El refinamiento de Lutoslawski en Edimburgo
La grandiosidad del 'Te Deum', de Berlioz, inaugura el festival
Un público distinto al del Fringe, más formal, menos joven, llenaba hasta los topes el coqueto Usher Hall, esa sala que, dicen, enamora de inmediato a quien toca en ella y que, a quien escucha, le parece como una vieja dama de buen ver. Una de las músicas más refinadas del siglo XX y los fastos de la Francia de Napoleón III se unían en el programa de apertura del Festival Internacional de Edimburgo: el Concierto para orquesta, de Lutoslawski, y el Te Deum, de Berlioz, por la Orquesta Philharmonia con su titular, Christoph von Dohnányi, al frente. Tres coros -el del Festival de Edimburgo, el Filarmónico de Praga y el de niños de la Real Orquesta Nacional de Escocia-, un tenor con más valor que El Guerra, una orquesta bien nutrida y un órgano que trabaja de lo lindo le sirven a Berlioz para construir la que quizá sea la más floja de sus grandes obras sinfónico-corales, armada con retales de otras partituras, pero también con esos momentos de genialidad orquestadora que le hacen tan suyo. Escrita para el templo, su reducción a la sala de conciertos le priva de ese aspecto espacial que redondea un mensaje que es también el de la grandeza del Estado que sostiene a la religión institucional. Mientras Napoleón III no quiso saber nada, Berlioz decía de su Te Deum lo que Heine había dicho de él como compositor: 'Colosal, babilónico, ninivita'. Christoph von Dohnányi, siempre tan capaz, siempre tan controlado, siempre tan decidido a calentar pero nunca a quemarse, hizo muy bien de sí mismo, le faltó tal vez remansarse donde procedía, pero hay que reconocer que las ocasiones son pocas. Al tenor Donald Kaasch hay que agradecerle, de entrada, que aceptara cantar una parte tan incómoda como la suya, con una tesitura inmisericorde y unas dinámicas que requieren algo más que arrestos. Experto en Berlioz, resolvió la papeleta con mucho más que aseo. Estuvo valiente, pero también fino.

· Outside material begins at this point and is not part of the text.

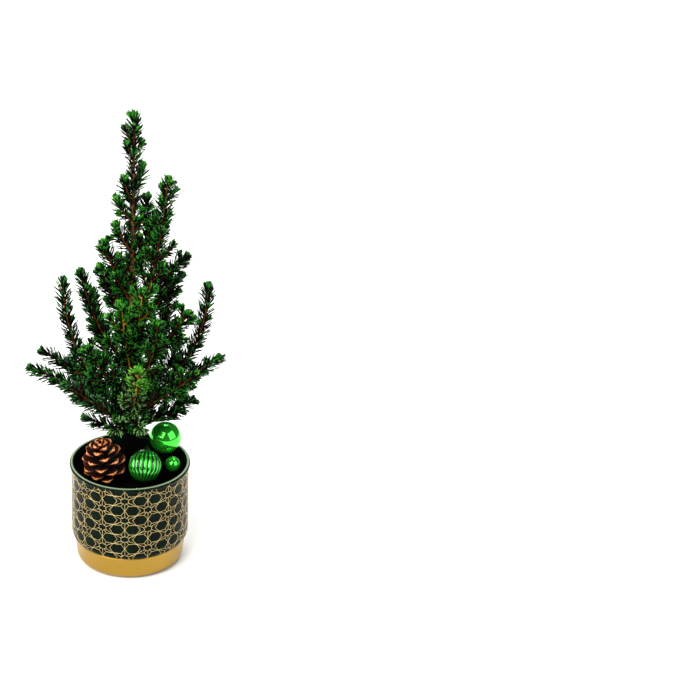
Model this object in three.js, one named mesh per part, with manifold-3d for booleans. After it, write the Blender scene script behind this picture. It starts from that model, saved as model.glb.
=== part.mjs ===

El Concierto para orquesta, de Lutoslawski, es una página maestra por más que a su autor le gustara más por ser capaz de mantenerse fresca con el paso del tiempo -se estrenó en 1954, es decir, 40 años antes de la muerte de aquel- que por la calidad que encierra. Menos abrochada, menos redonda que su homónima bartokiana -a la que rinde homenaje, como a Shostakovich con unos cuantos guiños-, es una música extraordinariamente cuidada, de líneas muy claras, que une al despliegue virtuosístico de la gran formación sinfónica el trabajo en la forma en sí. La Philharmonia -con el español Jaime Martín como maravilloso primer flauta- estuvo simplemente espléndida, trabajando la obra con la naturalidad de quien sabe que se encuentra en plena forma. Con un maestro como Von Dohnányi -más un técnico que un artista-, la estupenda orquesta londinense ha recuperado, aparentemente, esa confianza que a veces le faltara con Sinopoli -más un artista que un técnico-.